Several years ago my hubby suggested that we eat healthier, less processed foods, less sugar, and less simple carbs. My immediate response — “What do you expect us to eat, grass?”
I’m not sure why I took his suggestion/request so personally, perhaps because I am the one who does the food shopping, the one who prepares all our meals, and the one responsible for stocking the fridge and cabinets for snacking. I thought I was doing a fairly good job, until he suddenly wanted to “eat healthier.”
Little did I know how much of what we ate was processed, filled with preservatives, and dripping with hidden ingredients beyond what I could imagine. The more I analyzed our diet, the more I realized I had to make a change. Not a diet per se, but a lifestyle change. Diets are temporary and more often than not reversible. A lifestyle change would be permanent.
Cleaning out the fridge, cabinets, pantry, and snack drawers was enlightening and sad. What type of permanent damage had we/I done to our family? How much money had I thrown away on the garbage we called “food” and put in our bodies. And so the cleansing process began.
Willpower is one of those things that I believe either you have or you don’t. It is what holds us hostage or sets us free. Not being someone with the strongest of wills, I found it best to ween us off what had become an addiction. Over the course of a year, I managed to eliminate most of the processed, high-sugar, high-carb foods that had been a staple in our diet.
Eliminating foods from our diet was easy. Finding foods that we liked to replace these however, not so much. Introducing new foods often led to arguments or stand-offs with the kids. I too wasn’t all that receptive to new ideas — old habits are hard to break.
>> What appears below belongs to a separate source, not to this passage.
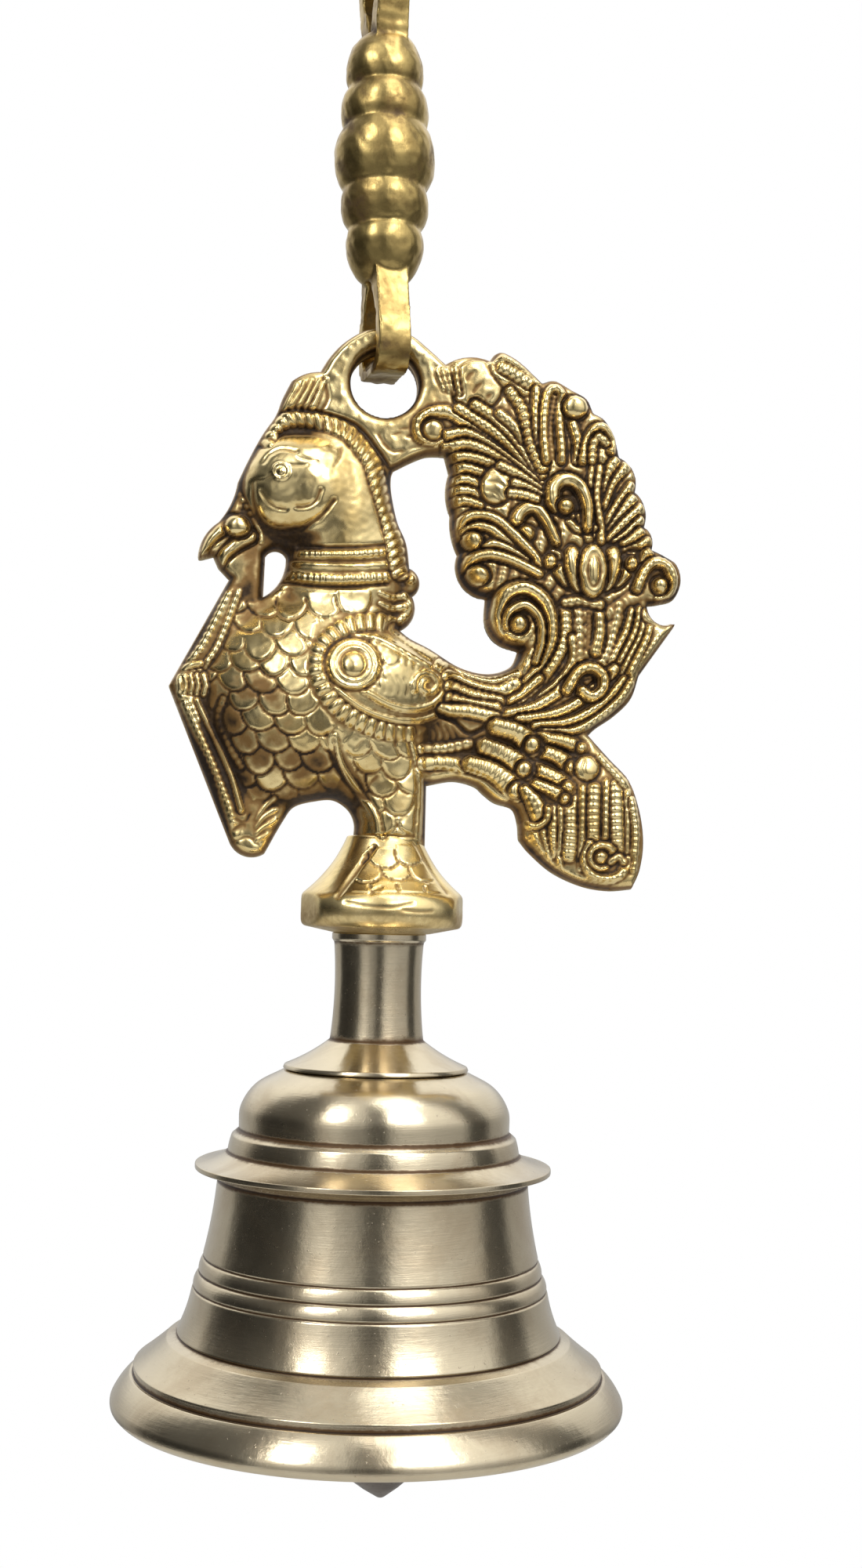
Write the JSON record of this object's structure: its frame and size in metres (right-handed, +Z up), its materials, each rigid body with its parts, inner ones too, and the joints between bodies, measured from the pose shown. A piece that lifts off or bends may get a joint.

One such instance was when my hubby brought home some granola claiming it was healthy, had only two ingredients, no simple carbs, and no simple sugars. Again, I became defensive scoffing, “I’m not going to eat tree bark and twigs.” Not one of my stellar moments as a wife, parent, or dare I claim — adult!
Once I began making our own yogurt however, which again was not done without resistance, I wanted something to mix in it that would not compromise the “good” of the yogurt but at the same time make it more appealing. Fruit was okay, but not substantial enough. After looking online for suggestions, I decided perhaps I should give granola a try. Actually, I had no idea what was in granola. Turns out, it wasn’t tree bark and twigs — go figure!
In reading through recipes, I decided maybe it wouldn’t be so bad. So, several months ago I began experimenting with granola recipes and came up with one that the whole family likes. I know there are a bunch of recipes on the Internet. It seems that everyone has their own take on it. What I didn’t find though was an exact recipe. Most were vague as far as which juice to use, which spice, which nut, which fruit. I had no idea what it was supposed to taste like, no idea which combination of things would work.
It was quite an adventure adding, subtracting, adjusting and experimenting with ingredients. This is what I came up with. Obviously ingredients can be changed to your own tastes, but for us this has the right fruit to grain ratio.
Basic Granola with Dried Fruit
6 Cups Rolled Oats – Not quick oats
3/4 Cup Wheat Germ
3/4 Cup Sliced Almonds
1/2 Cup Chopped Pecans
3/4 Cup Pumpkin Seeds
3/4 Cup Sunflower Seeds
3/4 Cup Flax Seeds
1 Cup Honey
1/2 Cup Homemade Apple Cider or Juice
1 tsp. Vanilla Extract
1 tsp. Cinnamon
1 tsp. Salt
1/2 Cup Dried Blueberries
3/4 Cup Dried Mixed Berries
3/4 Cup Dried Cranberries
1 Cup Raisins – combination of light and dark
1/2 Cup Dried Currents
Preheat oven to 275° and line two baking trays with parchment paper.
Combine honey, cider or juice, vanilla, cinnamon, and salt in small pan. Heat over medium heat, whisking until combined and honey is melted. Cool slightly.
Combine oats, wheat germ, nuts, and seeds in large bowl.
Pour liquid over oat mixture and mix through.
Spread oat mixture on baking trays.
Bake 60 minutes, stirring every 15 minutes. Granola will be soft, but when it has browned, it is done. It will harden as it cools.
Add fruit and mix.
Store in canning jars. Seal with Food Saver for long-term storage.
Eating better isn’t as bad as I thought it would be. In fact, changing our diet has been one of the best lifestyle changes we’ve ever made. Knowing that I am taking better care of my family and keeping us healthy has become one of the most satisfying aspects of my life, and for this I am — Simply Grateful.